If the end product is still unknown then building/prototyping quickly well help you figure that out, and yes iterating in an agile way will help. That of course will introduce risk such as finding out late in the process that the persistence implementation is going to take longer than you communicated to your stakeholders.
If the end product is well known then understanding how persistence will work in your application could be more important to know early on. The risk there is that find problems with your product specification later in the development process.
Flat files are not simple!
They allow storage and that is all. The structure of the data, access paths etc. are all up to you, and, there are numerous ways to get this wrong.
There are reasons databases exist and one of them is to make things simpler for developers.
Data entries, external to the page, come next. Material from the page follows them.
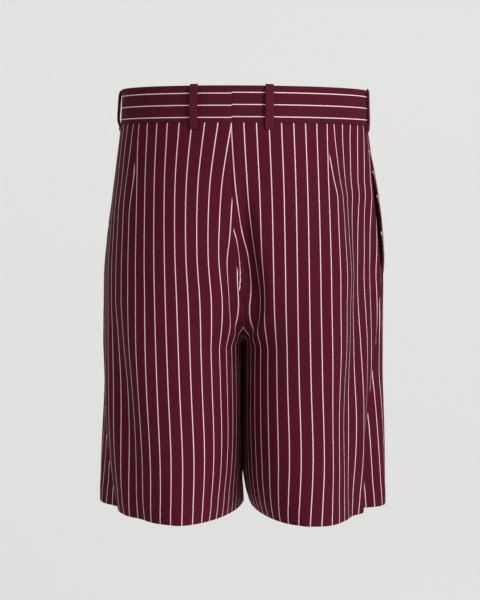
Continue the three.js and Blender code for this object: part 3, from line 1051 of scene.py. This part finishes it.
def button_place() -> Matrix:
    """Where the waistband's button sits, with its axis along the matrix's Z, in millimetres."""
    arc = float(seam_arc(np.array([-BUTTON_DROP]), Leg.LEFT, "front")[0]) - OVERLAP_LENGTH / 2
    heights = -BUTTON_DROP + np.array([0.0, BUTTON_RADIUS, -BUTTON_RADIUS, 0.0, 0.0])
    arcs = arc + np.array([0.0, 0.0, 0.0, BUTTON_RADIUS, -BUTTON_RADIUS])
    points = face_points(heights, Leg.LEFT, arcs, BAND_PROUD + BAND_CLOTH + 2 * SEAM)
    origin, top, low, right, left = (Vector(point) for point in points)
    upward, sideways = (top - low).normalized(), (right - left).normalized()
    outward = sideways.cross(upward).normalized()
    turn = Matrix((upward.cross(outward), upward, outward)).transposed().to_4x4()
    return Matrix.Translation(origin) @ turn


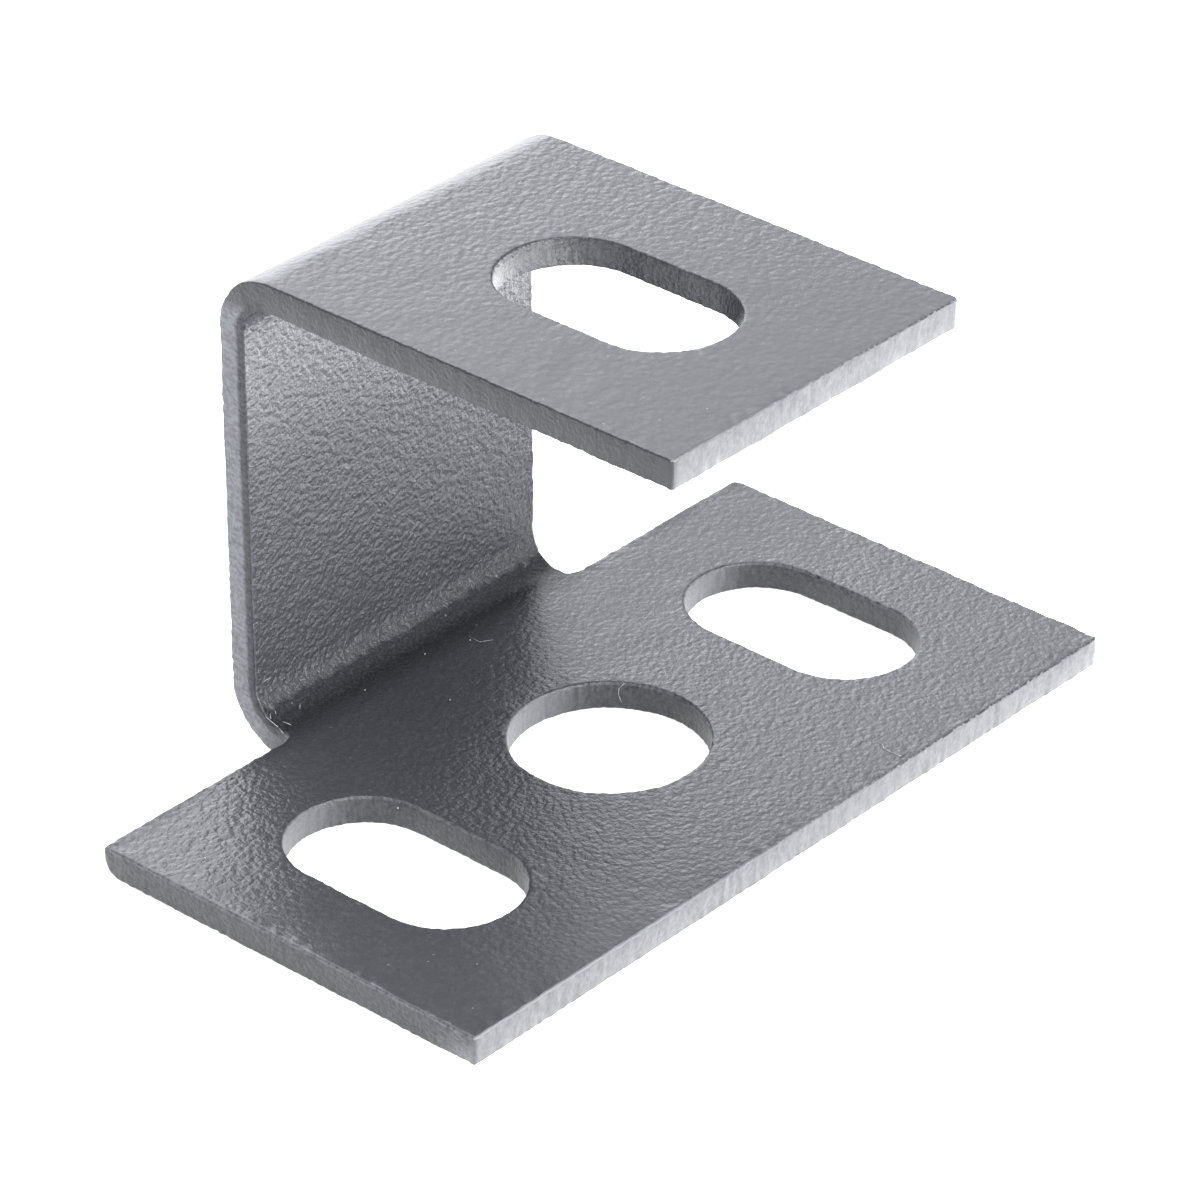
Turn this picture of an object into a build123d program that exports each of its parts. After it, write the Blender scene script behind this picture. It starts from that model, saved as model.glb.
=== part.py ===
from build123d import *
import os

# A ground bar mounting bracket: one piece of sheet steel, cut, folded twice and powder-coated.
# The wide plate at the bottom is screwed down, and the flange on top carries the ground bar.
# The origin is the centre of the plate's round hole, on the plate's underside.
# +Z points up out of the mounting surface, +Y from the hole to the upright web, and X along the folds.

# Driving sizes in millimetres, measured over the coat.
sheet = 1.7
fold_radius = 1.9  # inside the folds
overall_height = 28.5

plate_width = 50.3
plate_edge_to_web = 30.3  # free edge to the web's outer face
shoulder_step = 0.3  # straight side of the web between the fold and the notch

web_width = 22.2
flange_edge_to_web = 30.8  # free edge to the web's outer face

slot_length = 14.2
slot_width = 8.3
slot_pitch = 31.75  # two steps of the 15.875 mm pitch of rack holes
hole_diameter = 10.9
hole_to_free_edge = 13.3  # the same for every slot and the hole

corner_radius = 0.4
notch_radius = 0.5
rim_radius = 0.15  # the coat rounds every cut edge

# Places that follow from them.
plate_edge_y = -hole_to_free_edge
web_outer_y = plate_edge_y + plate_edge_to_web
web_inner_y = web_outer_y - sheet
fold_line_y = web_inner_y - fold_radius
shoulder_y = fold_line_y - shoulder_step - notch_radius
flange_edge_y = web_outer_y - flange_edge_to_web
flange_slot_y = flange_edge_y + hole_to_free_edge
flange_underside_z = overall_height - sheet


def folded_strip():
    # The web with both folds and the flange, drawn from the side at the middle of the sheet's thickness.
    half = sheet / 2
    middle_y = web_outer_y - half
    top_z = overall_height - half
    path = FilletPolyline(
        (0, half),
        (middle_y, half),
        (middle_y, top_z),
        (flange_edge_y, top_z),
        radius=fold_radius + half,
    )
    section = Plane.YZ * trace(path, sheet)
    return Pos(-web_width / 2) * extrude(section, web_width)


def plate():
    depth = shoulder_y - plate_edge_y
    outline = Pos(0, plate_edge_y + depth / 2) * Rectangle(plate_width, depth)
    return extrude(outline, sheet)


def round_corners(body):
    # Corners through the thickness of the two level panels: the outer ones, then the notches beside the web.
    corners = [edge for edge in through_edges(body) if not at_notch(edge.center())]
    body = fillet(corners, corner_radius)
    notches = [edge for edge in through_edges(body) if at_notch(edge.center())]
    return fillet(notches, notch_radius)


def through_edges(body):
    upright = body.edges().filter_by(Axis.Z)
    return upright.filter_by(lambda edge: abs(edge.length - sheet) < 0.01)


def at_notch(place):
    return abs(place.Y - shoulder_y) < 0.01 and abs(abs(place.X) - web_width / 2) < 0.01


def cutters():
    slot = SlotOverall(slot_length, slot_width, rotation=90)
    low = Locations((slot_pitch / 2, 0), (-slot_pitch / 2, 0))
    through_plate = [place * slot for place in low.locations] + [Circle(hole_diameter / 2)]
    through_flange = Pos(0, flange_slot_y, flange_underside_z) * slot
    return [extrude(outline, sheet) for outline in through_plate + [through_flange]]


def is_rim(edge, faces):
    # True where the two faces beside the edge meet at an angle, so not along a fold or a rounded corner.
    middle = edge @ 0.5
    normals = [face.normal_at(middle) for face in faces if face.distance_to(middle) < 0.0001]
    return len(normals) == 2 and normals[0].get_angle(normals[1]) > 45


def round_rims(body):
    faces = body.faces()
    rims = [edge for edge in body.edges() if is_rim(edge, faces)]
    return fillet(rims, rim_radius)


bracket = folded_strip() + plate()
bracket = round_corners(bracket)
for cutter in cutters():
    bracket = bracket - cutter
bracket = round_rims(bracket)

os.makedirs("parts", exist_ok=True)
export_step(bracket, "parts/bracket.step")
print("bracket volume", round(bracket.volume, 1), "mm3, size", bracket.bounding_box().size)
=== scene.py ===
from math import cos, pi, radians, sin, sqrt

import bmesh
import bpy
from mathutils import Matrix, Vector


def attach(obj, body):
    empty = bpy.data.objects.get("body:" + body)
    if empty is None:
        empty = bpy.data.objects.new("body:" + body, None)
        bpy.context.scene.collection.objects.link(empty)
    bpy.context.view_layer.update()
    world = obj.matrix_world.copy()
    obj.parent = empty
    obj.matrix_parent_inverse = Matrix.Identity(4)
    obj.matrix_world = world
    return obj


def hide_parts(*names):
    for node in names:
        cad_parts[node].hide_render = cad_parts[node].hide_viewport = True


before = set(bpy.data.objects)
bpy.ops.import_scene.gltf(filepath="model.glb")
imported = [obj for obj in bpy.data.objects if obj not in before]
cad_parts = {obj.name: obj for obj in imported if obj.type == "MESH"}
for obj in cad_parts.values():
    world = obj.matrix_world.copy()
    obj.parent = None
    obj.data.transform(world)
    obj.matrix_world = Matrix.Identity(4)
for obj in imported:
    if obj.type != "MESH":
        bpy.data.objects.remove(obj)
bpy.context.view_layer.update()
print("frame loaded:", ", ".join(sorted(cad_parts)))


def linearFromHex(code):
    # An sRGB hex colour as linear red, green, blue and full alpha.
    parts = [int(code[i:i + 2], 16) / 255 for i in (1, 3, 5)]
    return tuple(c / 12.92 if c <= 0.04045 else ((c + 0.055) / 1.055) ** 2.4 for c in parts) + (1.0,)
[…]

Most of my development is done for large systems within large companies. We always have a complete and well thought out data model before we procede with any further design or development. A data model helps you understand your problem and allows for a clean implementation.
Forgotten data items, mismatched data structures and other nightmares can all be avoided by producing a data model up front.
You can leave your actual choice of database technology till after the data model. But most “persistence” technologies are closely bound programming and even design styles. If you code for a relational database, and later decide to switch to a cloudy key value thingy you will need to completely re-write half your code.
If you start with flat files and switch to a relational DB you will probably end up throwing away half your code as your developers will have wasted their time implementing a piss poor database.
Should you try persistence in a flat file before database?
Yes, you should try it. Especially if you’ve never tried it before. No matter how it turns out, you’ll learn something.